Perhaps France's top imperative is improving each race's entertainment value. He has said NASCAR needs more "Wow" and "Game 7" moments to satisfy fans' calls for increased side-by-side competition from green-to-checkered flag.

This season's restructuring of event formats, creating "stages" where points are awarded to the top 10 drivers after three pre-determined distances, is France's latest attempt to spice-up the show.

He's overseen significant competition-department personnel moves, giving Steve O'Donnell the corporate-worthy title of chief racing development officer, and control of NASCAR's research and development center. Some within NASCAR have privately admitted to feeling pressure from France.

Vice Chairman Mike Helton said, "I don't look at it as pressure. I look at it as a pronouncement of the NASCAR way, to figure out how to do well. It's on us, through our competition department and R&D center, to get the product right."

Penske says France has "made a big management change. We've got a new group of young people. Mike Helton has done an outstanding job, and I take my hat off to Mike, he's stepping back and letting Steve and those guys take a forward role."
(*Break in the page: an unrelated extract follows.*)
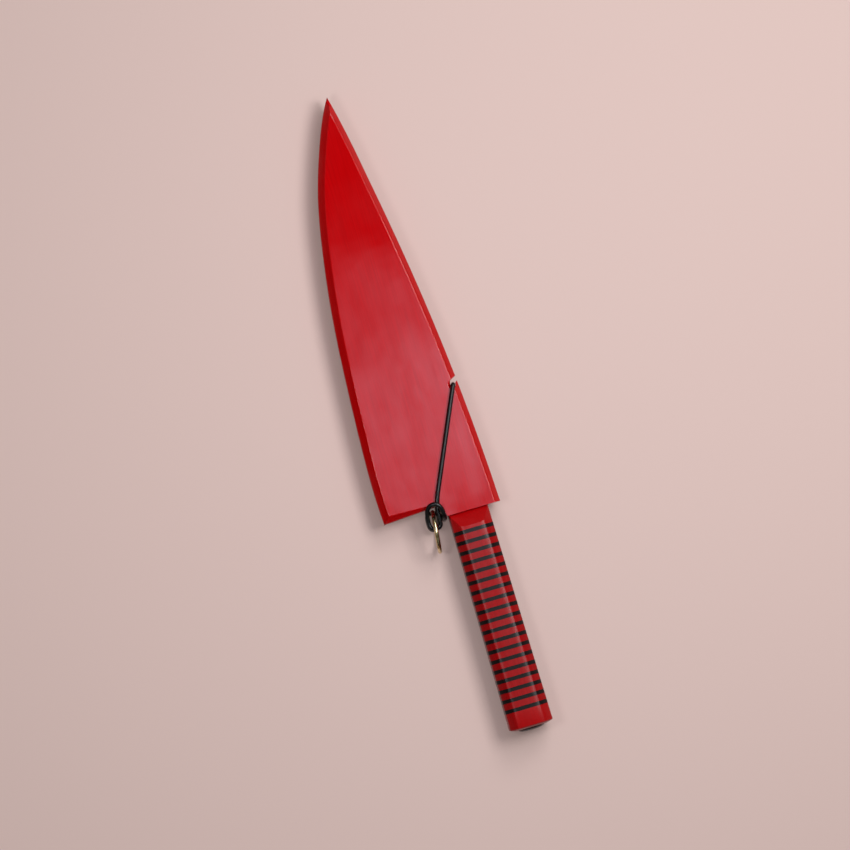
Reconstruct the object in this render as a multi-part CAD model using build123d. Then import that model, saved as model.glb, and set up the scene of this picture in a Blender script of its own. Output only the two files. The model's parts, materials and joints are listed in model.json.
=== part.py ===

France admitted to disliking criticism but says he's confident NASCAR is on the right road. If not, he won't hesitate to act.

"A lot of things piss me off but I've got thick skin," France said during the azcentral sports interview. "I know where we're going and I'm also a student of other sports. That may make me a little unique in our business because I study all the time.

"I don't have an overabundance of cocky attitude, because I'm collaborative. I have a good sense of what we need to do."